AutoReviewBot: AI-Powered Pull Request Reviewer
AutoReviewBot is an automated GitHub bot that reviews Pull Requests (PRs) using static code analyzers and Machine Learning (ML). It posts GitHub comments highlighting potential code issues, prioritizes them using AI.
- Runs static code analyzers: Checkstyle, PMD, SpotBugs
- Uses ML to prioritize violations based on developer feedback
- Posts inline comments on GitHub PRs using GitHub API
- Optional LLM summarization for grouped feedback
- Tracks metrics (Precision, Recall) and logs feedback
- Supports adaptive rule weights with
weights.yaml
| Component | Tool/Library |
|---|---|
| Language | Python 3 |
| Static Analysis | Checkstyle, PMD, SpotBugs |
| ML Ranking | LightGBM + TF-IDF + Scikit-learn |
| LLM Summarization | OpenAI GPT (optional) |
| GitHub Integration | REST API + Webhooks |
| Hosting | Ngrok |
| CI/CD Support | GitHub Actions |
AI & ML Integration Model: LightGBM classifier with TF-IDF features from violation messages.
Inputs:
Violation message (text)
Severity (low, medium, high, critical)
Tool name (checkstyle, pmd, spotbugs)
Output: Ranking score → used to prioritize comment importance.
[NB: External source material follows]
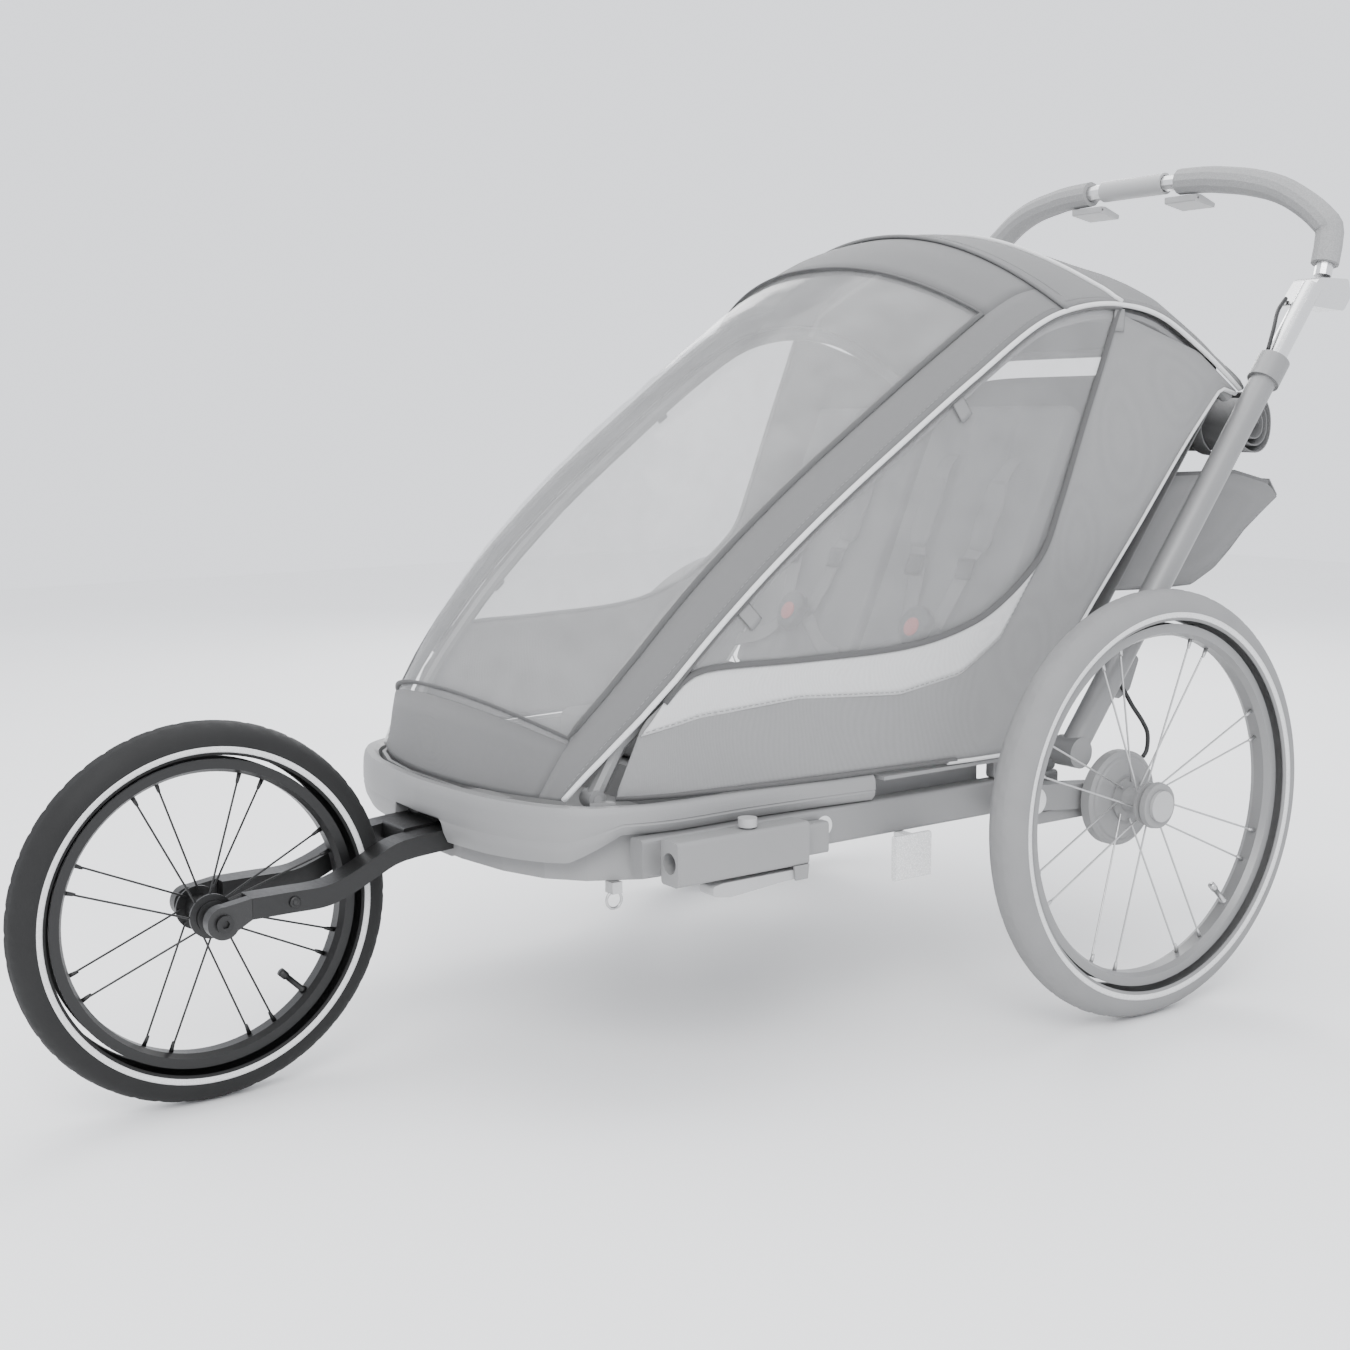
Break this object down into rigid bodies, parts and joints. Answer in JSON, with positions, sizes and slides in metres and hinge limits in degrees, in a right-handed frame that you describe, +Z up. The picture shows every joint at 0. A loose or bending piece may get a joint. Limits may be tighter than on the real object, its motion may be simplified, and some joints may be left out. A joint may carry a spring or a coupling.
{
  "type": "child bicycle trailer",
  "caption": "Two-seat child bicycle trailer with fabric cabin, folding hoops and push bar, rear suspension and drum brakes, side tow socket, and a front jogging wheel on a fork arm.",
  "frame": {"origin": "on the floor, under the middle of the trailer's length and width", "axes": "+Z up, -Y forward towards the jogging wheel, +X to the trailer's left"},
  "size_m": [0.836, 1.6123, 1.0221],
  "materials": {
    "frame_grey": "satin grey powder coat",
    "silver_tube": "brushed anodised aluminium",
    "plain_steel": "zinc plated steel",
    "spoke_steel": "drawn stainless steel",
    "grey_plastic": "fine moulded texture",
    "light_plastic": "smooth moulded light grey",
    "black_plastic": "fine moulded texture",
    "black_metal": "satin black anodised",
    "grey_tyre": "matt rubber with a reflective stripe",
    "black_tyre": "matt rubber with a reflective stripe",
    "cover_fabric": "coated plain weave",
    "side_fabric": "coated plain weave with a light band",
    "seat_fabric": "padded plain weave",
    "webbing": "woven webbing",
    "window_film": "clear flexible film",
    "foam_grip": "closed cell foam",
    "reflector_lens": "ribbed clear plastic"
  },
  "bodies": {
    "root": {"bumper": "grey_plastic", "floor_tray": "grey_plastic", "side_rails": "frame_grey", "cross_tubes": "silver_tube", "pivot_brackets": "grey_plastic", "hitch_box": "grey_plastic", "tie_rings": "plain_steel", "reflectors": "reflector_lens", "jog_receiver": "grey_plastic", "seat_base": "seat_fabric", "side_panel_left": "side_fabric", "side_panel_right": "side_fabric", "side_window_left": "window_film", "side_window_right": "window_film", "rear_panel": "cover_fabric", "jog_arm": "black_metal", "jog_dropouts": "black_plastic", "jog_axle": "black_metal", "brake_cable_left": "black_plastic", "brake_cable_right": "black_plastic"},
    "jog_wheel": {"jog_tyre": "black_tyre", "jog_rim": "black_metal", "jog_spokes": "black_metal", "jog_hub": "black_metal"},
    "rear_frame": {"rear_frame": "frame_grey", "frame_boots": "grey_plastic"},
    "handle": {"handle_tubes": "silver_tube", "handle_bar": "silver_tube", "handle_grips": "foam_grip", "centre_sleeve": "light_plastic", "handle_cables": "black_plastic"},
    "hoop": {"hoop_tubes": "frame_grey", "roof_bows": "frame_grey", "front_cover": "cover_fabric", "front_window": "window_film", "roof_cover": "cover_fabric", "cover_roll": "cover_fabric", "rear_bag": "cover_fabric"},
    "hitch_lever": {"hitch_lever": "light_plastic"},
    "hitch_knob": {"hitch_knob": "light_plastic"},
    "swing_arm_left": {"swing_arm_left": "grey_plastic", "axle_left": "plain_steel"},
    "wheel_left": {"tyre_left": "grey_tyre", "rim_left": "frame_grey", "spokes_left": "spoke_steel", "hub_left": "grey_plastic", "brake_drum_left": "grey_plastic"},
    "hub_button_left": {"hub_button_left": "light_plastic"},
    "paddle_left": {"paddle_left": "light_plastic"},
    "swing_arm_right": {"swing_arm_right": "grey_plastic", "axle_right": "plain_steel"},
    "wheel_right": {"tyre_right": "grey_tyre", "rim_right": "frame_grey", "spokes_right": "spoke_steel", "hub_right": "grey_plastic", "brake_drum_right": "grey_plastic"},
    "hub_button_right": {"hub_button_right": "light_plastic"},
    "paddle_right": {"paddle_right": "light_plastic"},
    "seat_back": {"seat_back": "seat_fabric", "harness": "webbing"}
  },
  "joints": [
    {"name": "rear_fold", "type": "hinge", "parent": "root", "child": "rear_frame", "pos_m": [0, 0.31781, 0.306], "axis": [1, 0, 0], "range_deg": [0, 114], "deforming": ["side_panel_left", "side_panel_right", "side_window_left", "side_window_right", "rear_panel", "brake_cable_left", "brake_cable_right"]},
    {"name": "hoop_fold", "type": "hinge", "parent": "root", "child": "hoop", "pos_m": [0, -0.26819, 0.308], "axis": [1, 0, 0], "range_deg": [-25.2, 0], "deforming": ["side_panel_left", "side_panel_right", "side_window_left", "side_window_right", "rear_panel"]},
    {"name": "seat_fold", "type": "hinge", "parent": "root", "child": "seat_back", "pos_m": [0, 0.25181, 0.3413], "axis": [1, 0, 0], "range_deg": [-54.2, 0]},
    {"name": "handlebar_slide", "type": "slide", "parent": "rear_frame", "child": "handle", "axis": [0, 0.6088, 0.7934], "range_m": [-0.07, 0.04], "deforming": ["handle_cables"]},
    {"name": "jogger_wheel_spin", "type": "hinge", "parent": "root", "child": "jog_wheel", "pos_m": [0, -0.60619, 0.198], "axis": [1, 0, 0], "continuous": true},
    {"name": "hitch_lever_turn", "type": "hinge", "parent": "root", "child": "hitch_lever", "pos_m": [0.2993, -0.07619, 0.221], "axis": [1, 0, 0], "range_deg": [0, 25], "stiffness_Nm_per_rad": 0.6, "springref_deg": -11.46},
    {"name": "hitch_knob_lift", "type": "slide", "parent": "root", "child": "hitch_knob", "axis": [0, 0, 1], "range_m": [0, 0.008], "stiffness_N_per_m": 400, "springref_m": -0.004},
    {"name": "suspension_left", "type": "hinge", "parent": "root", "child": "swing_arm_left", "pos_m": [0.321, 0.24881, 0.258], "axis": [1, 0, 0], "range_deg": [0, 5], "stiffness_Nm_per_rad": 250, "springref_deg": -8.02, "deforming": ["brake_cable_left"]},
    {"name": "wheel_left_spin", "type": "hinge", "parent": "swing_arm_left", "child": "wheel_left", "pos_m": [0.394, 0.37381, 0.2485], "axis": [1, 0, 0], "continuous": true},
    {"name": "hub_button_left_push", "type": "slide", "parent": "wheel_left", "child": "hub_button_left", "axis": [-1, 0, 0], "range_m": [0, 0.003], "stiffness_N_per_m": 600, "springref_m": -0.002},
    {"name": "paddle_left_turn", "type": "hinge", "parent": "handle", "child": "paddle_left", "pos_m": [0.084, 0.77268, 0.98104], "axis": [1, 0, 0], "range_deg": [0, 12], "stiffness_Nm_per_rad": 0.5, "springref_deg": -8.59},
    {"name": "suspension_right", "type": "hinge", "parent": "root", "child": "swing_arm_right", "pos_m": [-0.321, 0.24881, 0.258], "axis": [1, 0, 0], "range_deg": [0, 5], "stiffness_Nm_per_rad": 250, "springref_deg": -8.02, "deforming": ["brake_cable_right"]},
    {"name": "wheel_right_spin", "type": "hinge", "parent": "swing_arm_right", "child": "wheel_right", "pos_m": [-0.394, 0.37381, 0.2485], "axis": [1, 0, 0], "continuous": true},
    {"name": "hub_button_right_push", "type": "slide", "parent": "wheel_right", "child": "hub_button_right", "axis": [1, 0, 0], "range_m": [0, 0.003], "stiffness_N_per_m": 600, "springref_m": -0.002},
    {"name": "paddle_right_turn", "type": "hinge", "parent": "handle", "child": "paddle_right", "pos_m": [-0.084, 0.77268, 0.98104], "axis": [1, 0, 0], "range_deg": [0, 12], "stiffness_Nm_per_rad": 0.5, "springref_deg": -8.59}
  ],
  "couplings": [
    {"joint": "hoop_fold", "follows": "rear_fold", "ratio": -0.22},
    {"joint": "seat_fold", "follows": "rear_fold", "ratio": -0.475}
  ]
}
Feedback Learning: Developer responses update feedback_log.csv, improving future predictions.
How It Works (Step-by-Step) GitHub Webhook Triggered: When a PR is opened or updated.
Bot Clones Repo: Uses GitHub token to clone PR branch.
Run Analyzers: Executes Checkstyle, PMD, SpotBugs on the codebase.
Parse Results: Extracts file, line, message, severity, and tool used.
Rank Violations: ML model scores importance.
Comment on PR:
Inline comments
Summary comment with total/critical issues
LLM Summary : Uses GPT to group and summarize violations.
Merge Blocking: Blocks if any critical issue is found.
Feedback Logging: Stores whether developer accepted/ignored suggestions.
Model Retraining: Uses feedback log to improve future rankings.